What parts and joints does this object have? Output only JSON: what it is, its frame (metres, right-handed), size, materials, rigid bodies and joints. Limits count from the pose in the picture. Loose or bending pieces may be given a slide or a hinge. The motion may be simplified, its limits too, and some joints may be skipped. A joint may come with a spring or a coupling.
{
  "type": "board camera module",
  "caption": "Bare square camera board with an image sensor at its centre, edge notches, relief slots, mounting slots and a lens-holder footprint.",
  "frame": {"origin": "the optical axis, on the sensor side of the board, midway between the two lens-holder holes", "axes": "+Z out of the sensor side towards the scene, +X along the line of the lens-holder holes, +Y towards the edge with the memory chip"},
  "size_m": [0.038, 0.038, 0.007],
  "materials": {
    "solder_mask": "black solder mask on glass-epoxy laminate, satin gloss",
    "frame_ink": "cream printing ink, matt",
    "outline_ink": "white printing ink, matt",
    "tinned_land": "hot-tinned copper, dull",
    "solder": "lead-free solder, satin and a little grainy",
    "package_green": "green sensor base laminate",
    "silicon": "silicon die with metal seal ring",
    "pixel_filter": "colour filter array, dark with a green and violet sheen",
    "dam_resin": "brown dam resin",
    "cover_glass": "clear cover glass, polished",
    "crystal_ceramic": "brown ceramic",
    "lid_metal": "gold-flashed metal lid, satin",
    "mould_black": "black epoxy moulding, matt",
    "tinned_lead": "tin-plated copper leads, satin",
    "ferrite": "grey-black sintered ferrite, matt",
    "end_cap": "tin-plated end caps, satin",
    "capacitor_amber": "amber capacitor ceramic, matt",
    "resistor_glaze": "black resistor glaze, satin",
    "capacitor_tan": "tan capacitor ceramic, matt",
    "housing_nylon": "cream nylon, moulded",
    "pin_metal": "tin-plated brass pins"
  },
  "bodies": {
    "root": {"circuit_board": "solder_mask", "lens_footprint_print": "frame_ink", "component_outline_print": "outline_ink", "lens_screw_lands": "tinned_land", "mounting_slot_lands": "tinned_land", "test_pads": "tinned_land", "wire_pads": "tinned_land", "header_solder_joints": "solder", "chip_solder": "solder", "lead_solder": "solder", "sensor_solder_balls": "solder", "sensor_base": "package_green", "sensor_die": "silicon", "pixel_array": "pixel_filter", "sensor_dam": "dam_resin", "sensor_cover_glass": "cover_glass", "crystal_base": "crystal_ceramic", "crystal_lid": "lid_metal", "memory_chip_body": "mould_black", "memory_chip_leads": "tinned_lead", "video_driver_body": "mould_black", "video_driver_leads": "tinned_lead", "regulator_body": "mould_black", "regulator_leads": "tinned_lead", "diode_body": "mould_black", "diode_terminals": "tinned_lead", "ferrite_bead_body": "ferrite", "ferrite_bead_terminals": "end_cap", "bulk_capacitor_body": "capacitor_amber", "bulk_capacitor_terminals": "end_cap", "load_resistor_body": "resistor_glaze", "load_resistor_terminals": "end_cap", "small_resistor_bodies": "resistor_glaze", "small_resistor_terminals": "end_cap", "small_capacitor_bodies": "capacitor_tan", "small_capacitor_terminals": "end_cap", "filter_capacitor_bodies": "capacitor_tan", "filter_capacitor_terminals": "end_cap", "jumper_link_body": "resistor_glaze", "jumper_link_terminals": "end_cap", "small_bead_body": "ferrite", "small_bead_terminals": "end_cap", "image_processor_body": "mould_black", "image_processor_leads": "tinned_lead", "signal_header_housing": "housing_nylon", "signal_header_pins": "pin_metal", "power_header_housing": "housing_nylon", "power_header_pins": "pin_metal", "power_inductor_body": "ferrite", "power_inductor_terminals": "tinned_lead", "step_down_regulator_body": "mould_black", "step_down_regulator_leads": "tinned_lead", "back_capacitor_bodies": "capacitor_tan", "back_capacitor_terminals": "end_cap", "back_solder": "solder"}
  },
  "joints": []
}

● TASK TO COMPLETE: Return every line of the material exactly.

● PROBLEM SOLUTION:
What parts and joints does this object have? Output only JSON: what it is, its frame (metres, right-handed), size, materials, rigid bodies and joints. Limits count from the pose in the picture. Loose or bending pieces may be given a slide or a hinge. The motion may be simplified, its limits too, and some joints may be skipped. A joint may come with a spring or a coupling.
{
  "type": "board camera module",
  "caption": "Bare square camera board with an image sensor at its centre, edge notches, relief slots, mounting slots and a lens-holder footprint.",
  "frame": {"origin": "the optical axis, on the sensor side of the board, midway between the two lens-holder holes", "axes": "+Z out of the sensor side towards the scene, +X along the line of the lens-holder holes, +Y towards the edge with the memory chip"},
  "size_m": [0.038, 0.038, 0.007],
  "materials": {
    "solder_mask": "black solder mask on glass-epoxy laminate, satin gloss",
    "frame_ink": "cream printing ink, matt",
    "outline_ink": "white printing ink, matt",
    "tinned_land": "hot-tinned copper, dull",
    "solder": "lead-free solder, satin and a little grainy",
    "package_green": "green sensor base laminate",
    "silicon": "silicon die with metal seal ring",
    "pixel_filter": "colour filter array, dark with a green and violet sheen",
    "dam_resin": "brown dam resin",
    "cover_glass": "clear cover glass, polished",
    "crystal_ceramic": "brown ceramic",
    "lid_metal": "gold-flashed metal lid, satin",
    "mould_black": "black epoxy moulding, matt",
    "tinned_lead": "tin-plated copper leads, satin",
    "ferrite": "grey-black sintered ferrite, matt",
    "end_cap": "tin-plated end caps, satin",
    "capacitor_amber": "amber capacitor ceramic, matt",
    "resistor_glaze": "black resistor glaze, satin",
    "capacitor_tan": "tan capacitor ceramic, matt",
    "housing_nylon": "cream nylon, moulded",
    "pin_metal": "tin-plated brass pins"
  },
  "bodies": {
    "root": {"circuit_board": "solder_mask", "lens_footprint_print": "frame_ink", "component_outline_print": "outline_ink", "lens_screw_lands": "tinned_land", "mounting_slot_lands": "tinned_land", "test_pads": "tinned_land", "wire_pads": "tinned_land", "header_solder_joints": "solder", "chip_solder": "solder", "lead_solder": "solder", "sensor_solder_balls": "solder", "sensor_base": "package_green", "sensor_die": "silicon", "pixel_array": "pixel_filter", "sensor_dam": "dam_resin", "sensor_cover_glass": "cover_glass", "crystal_base": "crystal_ceramic", "crystal_lid": "lid_metal", "memory_chip_body": "mould_black", "memory_chip_leads": "tinned_lead", "video_driver_body": "mould_black", "video_driver_leads": "tinned_lead", "regulator_body": "mould_black", "regulator_leads": "tinned_lead", "diode_body": "mould_black", "diode_terminals": "tinned_lead", "ferrite_bead_body": "ferrite", "ferrite_bead_terminals": "end_cap", "bulk_capacitor_body": "capacitor_amber", "bulk_capacitor_terminals": "end_cap", "load_resistor_body": "resistor_glaze", "load_resistor_terminals": "end_cap", "small_resistor_bodies": "resistor_glaze", "small_resistor_terminals": "end_cap", "small_capacitor_bodies": "capacitor_tan", "small_capacitor_terminals": "end_cap", "filter_capacitor_bodies": "capacitor_tan", "filter_capacitor_terminals": "end_cap", "jumper_link_body": "resistor_glaze", "jumper_link_terminals": "end_cap", "small_bead_body": "ferrite", "small_bead_terminals": "end_cap", "image_processor_body": "mould_black", "image_processor_leads": "tinned_lead", "signal_header_housing": "housing_nylon", "signal_header_pins": "pin_metal", "power_header_housing": "housing_nylon", "power_header_pins": "pin_metal", "power_inductor_body": "ferrite", "power_inductor_terminals": "tinned_lead", "step_down_regulator_body": "mould_black", "step_down_regulator_leads": "tinned_lead", "back_capacitor_bodies": "capacitor_tan", "back_capacitor_terminals": "end_cap", "back_solder": "solder"}
  },
  "joints": []
}